En çok konuşulan ve bilinen şeylerden biri de beden dilinin çok önemli olduğudur. Atalarımızın gözler yalan söylemez dediği kadar gerçekten… Ama tüm bilgilerin ne kadar detayını biliyoruz, hem de uyguluyor muyuz? Uygulanmayan bilgi, bilgeliğe geçmiyor ve eski alışkanlıklarımıza devam ediyoruz.
Öncelikle bu sistemin nasıl çalıştığını anlamakta fayda var. Biz bilinçli olarak farkında olmasak da karşı tarafın beden dilinden bilinçaltı seviyesinden bir çok mesaj alıyoruz. Ve bu mesajı ilk görüşte alıyoruz! Bunları arka plan zihnimiz işliyor, daha bilinçli olarak o kişiyle ilgili yorumlarımızda mantıklı başka olumlu veya olumsuz yorumlar ile nihai yargımızı destekliyoruz.

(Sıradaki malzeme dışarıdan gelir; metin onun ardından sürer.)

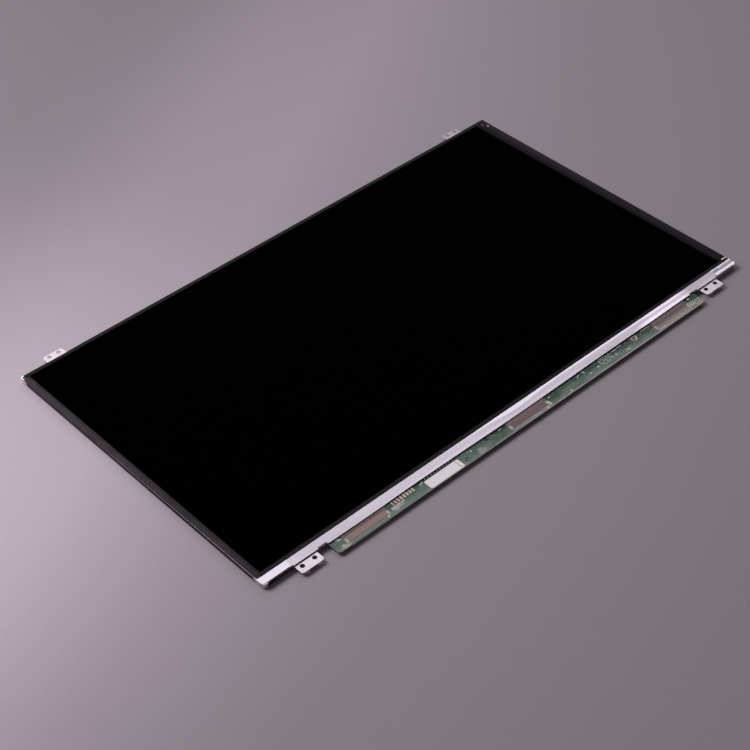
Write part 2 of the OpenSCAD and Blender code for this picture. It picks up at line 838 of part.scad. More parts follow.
module driver_film_b() {
    driver_film(film_b_x);
}

module driver_film_c() {
    driver_film(film_c_x);
}

// Long thin chip on each driver film, under the cover strip
module driver_chips() {
    z = filter_bottom + driver_film_thickness;
    color([0.12, 0.12, 0.13])
        for (x = [film_a_x, film_b_x, film_c_x])
            block(x - driver_chip_length / 2, x + driver_chip_length / 2,
                film_start_y - driver_chip_margin - driver_chip_depth, film_start_y - driver_chip_margin,
                z, z + driver_chip_thickness);
}

// Part that hangs from the board's back: centre, size along X and Y, height
module under_board(x, y, length, depth, height) {
    block(x - length / 2, x + length / 2, y - depth / 2, y + depth / 2, board_bottom - height, board_bottom);
}

// Plastic body of the signal connector, open towards the board's outer edge
module signal_connector() {
    color([0.85, 0.8, 0.68])
        difference() {
            block(connector_x - connector_length / 2, connector_x + connector_length / 2,
                connector_front, connector_back, connector_bottom, board_bottom);
            block(connector_x - slot_half, connector_x + slot_half,
                connector_front - slack, connector_front + slot_depth,
                slot_mid - slot_height / 2, slot_mid + slot_height / 2);
        }
}

// Sheet-metal shell over the connector's back and ends
module connector_shell() {
    x0 = connector_x - connector_length / 2;
    x1 = connector_x + connector_length / 2;
    y1 = connector_back - shell_setback;
    outside = connector_bottom - shell_thickness;
    color([0.75, 0.75, 0.76])
        union() {
            block(x0 - shell_thickness, x1 + shell_thickness, connector_front, y1,
                outside, connector_bottom);
            block(x0 - shell_thickness, x0, connector_front, y1, outside, board_bottom);
            block(x1, x1 + shell_thickness, connector_front, y1, outside, board_bottom);
        }
}

// Row of spring contacts along the slot's board side
module connector_contacts() {
    top = slot_mid + slot_height / 2;
    color([0.85, 0.68, 0.3])
        for (i = [0 : contact_count - 1])
            translate([connector_x + (i - (contact_count - 1) / 2) * contact_pitch - contact_width / 2,
                connector_front + contact_setback, top - contact_thickness])
                cube([contact_width, slot_depth - contact_setback, contact_thickness]);
}

// Flat-flex connector that takes the tail of the diodes' flex
module led_connector() {
    front = tail_end_y + tail_connector_front;
    color([0.88, 0.85, 0.78])
        difference() {
            block(tail_x - tail_half, tail_x + tail_half, tail_end_y - tail_connector_back, front,
                board_bottom - tail_connector_height, board_bottom);
            block(tail_x - tail_width / 2, tail_x + tail_width / 2, tail_end_y, front + slack,
                guide_top, guide_top + flex_thickness);
        }
}

module timing_controller() {
    color([0.1, 0.1, 0.11])
        under_board(controller_x, parts_y, controller_size, controller_size, controller_height);
}

module led_driver() {
    color([0.12, 0.12, 0.13])
        under_board(light_driver_x, parts_y, light_driver_size, light_driver_size, light_driver_height);
}

module level_shifter() {
    color([0.1, 0.1, 0.11])
        under_board(shifter_x, parts_y, shifter_size, shifter_size, shifter_height);
}

module memory_chip() {
    color([0.11, 0.11, 0.12])
        under_board(memory_x, parts_y, memory_length, memory_depth, memory_height);
}

// Square coil of a power stage: drum with a ferrite plate above and below
module coil(x, size) {
    bottom = board_bottom - coil_height;
    block(x - size / 2, x + size / 2, parts_y - size / 2, parts_y + size / 2, bottom, bottom + coil_plate);
    translate([x, parts_y, bottom + coil_plate])
        cylinder(h = coil_height - 2 * coil_plate, d = size - 2 * coil_margin);
    under_board(x, parts_y, size, size, coil_plate);
}

module power_coils() {
    color([0.25, 0.25, 0.26]) {
        coil(light_coil_x, light_coil_size);
        coil(shifter_coil_x, shifter_coil_size);
    }
}

// Row of capacitors on the board's back: left end and how many
module capacitor_row(start, count) {
    for (i = [0 : 1 : count - 1])
        under_board(start + capacitor_length / 2 + i * capacitor_pitch, parts_y,
            capacitor_length, capacitor_depth, capacitor_height);
}

module back_capacitors() {
    color([0.62, 0.52, 0.42]) {
        capacitor_row(left_row_start, left_row_count);
        capacitor_row(middle_row_start, capacitor_count);
        capacitor_row(right_row_start, capacitor_count);
    }
}

module back_resistors() {
    color([0.2, 0.2, 0.21])
        for (start = [middle_row_start, right_row_start], i = [0 : resistor_count - 1])
            under_board(start + resistor_length / 2 + i * resistor_pitch, resistor_y,
                resistor_length, resistor_depth, resistor_height);
}

// Row of small capacitors on the board's front, between the strip and the label
module front_capacitors() {
    y = -half_h - front_row_offset;
    color([0.45, 0.42, 0.4])
        for (i = [0 : front_row_count - 1])
            translate([label_x + front_row_inset + i * front_row_pitch - resistor_length / 2,
                y - resistor_depth / 2, board_top])
                cube([resistor_length, resistor_depth, resistor_height]);
}

// Gold pads on the board's front: a row, and one ring
module test_pads() {
    color([0.8, 0.66, 0.4]) {
        for (i = [0 : pad_count - 1])
            translate([pad_x + i * pad_pitch, -half_h - pad_offset - pad_depth / 2, board_top])
                cube([pad_length, pad_depth, pad_thickness]);
        translate([ring_x, -half_h - ring_offset, board_top])
            difference() {
                cylinder(h = pad_thickness, d = ring_outer);
                translate([0, 0, -slack])
                    cylinder(h = pad_thickness + 2 * slack, d = ring_inner);
            }
    }
}

// Blank paper label on the board's front
module board_label() {
    color([0.93, 0.93, 0.92])
        block(label_x, label_x + label_length, board_outer_y + label_margin, -half_h - label_offset,
            board_top, board_top + label_thickness);
}

back_cover();
mould_frame();
reflector_sheet();
light_guide();
led_flex();
leds();
diffuser_sheet();
lower_prism_sheet();
upper_prism_sheet();
top_diffuser_sheet();
cell_tape();
rear_polariser();
array_glass();
filter_glass();
front_polariser();
tape_left();
tape_right();
tape_top();
tape_bottom();
cover_strip();
driver_board();
board_tape();
driver_film_a();
driver_film_b();
driver_film_c();
driver_chips();
signal_connector();
connector_shell();
connector_contacts();
led_connector();
timing_controller();
led_driver();
level_shifter();
memory_chip();
power_coils();
front_capacitors();
back_capacitors();
back_resistors();
test_pads();
board_label();
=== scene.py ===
"""Looks for a bare laptop screen panel, built round its fixed frame.

Each operator makes or finishes one piece or one group of like pieces, and main() runs them in
order. X runs along the long side, Y towards the top of the picture, Z out of the picture, and
the origin is the centre of the tray's flat back. Sizes in the tables are in millimetres.
"""
import math
import random

import bpy
from bpy.props import FloatProperty, FloatVectorProperty, IntProperty, PointerProperty
from mathutils import Matrix, Vector, noise


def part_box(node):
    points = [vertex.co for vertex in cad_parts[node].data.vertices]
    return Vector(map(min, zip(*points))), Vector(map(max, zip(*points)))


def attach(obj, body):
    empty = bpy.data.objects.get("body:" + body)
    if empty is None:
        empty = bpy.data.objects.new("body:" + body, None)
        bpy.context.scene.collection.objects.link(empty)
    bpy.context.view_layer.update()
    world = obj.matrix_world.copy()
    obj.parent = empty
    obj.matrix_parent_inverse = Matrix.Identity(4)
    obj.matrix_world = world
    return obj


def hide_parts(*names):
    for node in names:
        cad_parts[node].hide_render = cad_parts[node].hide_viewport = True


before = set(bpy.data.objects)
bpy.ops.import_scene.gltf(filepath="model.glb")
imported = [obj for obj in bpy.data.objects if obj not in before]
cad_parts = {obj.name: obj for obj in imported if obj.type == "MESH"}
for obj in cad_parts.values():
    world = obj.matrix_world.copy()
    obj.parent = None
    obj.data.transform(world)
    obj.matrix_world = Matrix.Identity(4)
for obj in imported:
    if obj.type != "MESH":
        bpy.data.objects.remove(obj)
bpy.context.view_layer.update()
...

Peki, bedenin verdiği mesajlar neler? Bu konuda bir çok araştırma ve detaylı çalışmalar mevcut. Bunları detaylıca inceleyebilirsiniz. Bu konuda en önemli isimlerden biri Paul Ekman ve kitabı Ne Düşündüğünü Biliyorum. Ancak bu kadar detaya girmeden de temel konulardaki bilgi bize yetecektir:
Temel prensip şu şekildedir; korktuğumuzda, endişelendiğimizde, umutsuzluğa düştüğümüzde küçülüp kapanırız, önümüze bakarız ve stres hormonu kortisol devreye girer. Aslında bebenin yaptığı gerçek bir fiziksel tehlike varmış gibi bizi hazırlamaktır. Ancak genellikle korktuğumuz ve endişe ettiğimiz çoğu şey hayalidir, varsayımlara veya geçmiş deneyimlerimize dayanır.
Mutlu ve başarılı olduğumuzda ise genellikle beden açılır, büyür ve gülümseriz. Yukarıya bakar, başımızı ve bedenimizi dik tutarız. Bu da bizi güçlü hissettiren testesteron ve bizi motive eden dopamin hormonu artar… Karşımızdaki kişi ise ayna nöronları sayesinde bu hisleri fark etmese bile gizliden gizliye algılar.
Öte yandan, bilinçli olarak ne yapabiliriz? Sistem tam ters şekilde de işlemektedir. Diyelim ki keyifli değilsiniz ama sahte bir gülüş yapıştırıyorsunuz yüzünüze bir süre sonra kendinizi daha mutlu hissettiğinizi fark edersiniz. Önünüze bakmak yerine gökyüzüne bakmaya bakarsanız az da olsa daha olumlu düşünürsünüz. İş kendinize güven ve güçlü hissetmeye geldiğinde bu konuda uzmanlardan biri olan Amy Cuddy’nin araştırmasına bakabiliriz:
Bu araştırmada, iki grup oluşturuluyor ve bu gruplar önce normal hallerindeki hormon seviyeleri ölçülüyor. Daha sonra bir grup güçlü duruşlar ve diğer grup ise zayıf duruşlarla bekliyor. Sadece iki dakika! Sonuçlar mı?
- Güçlü duruş: Testesteron düzeyi: %20 artış, Kortisol düzeyi: % 10 azalma
- Zayıf duruş: Testesteron düzeyi: %25 azalma, Kortisol düzeyi: % 15 artış
Amy Caddy’nin TED konuşmasında bu araştırmanın yanı sıra iş görüşmesi öncesi yapılacaklar için de ip uçları mevcut, yapmanız gereken iyi yapana kadar, olana kadar taklit etmeye devam etmek:
Duygu ve düşüncelerimiz bedenimizi etkiliyor, aynı zamanda beden duruşumuz da duygu ve düşüncelerimizi değiştiriyor!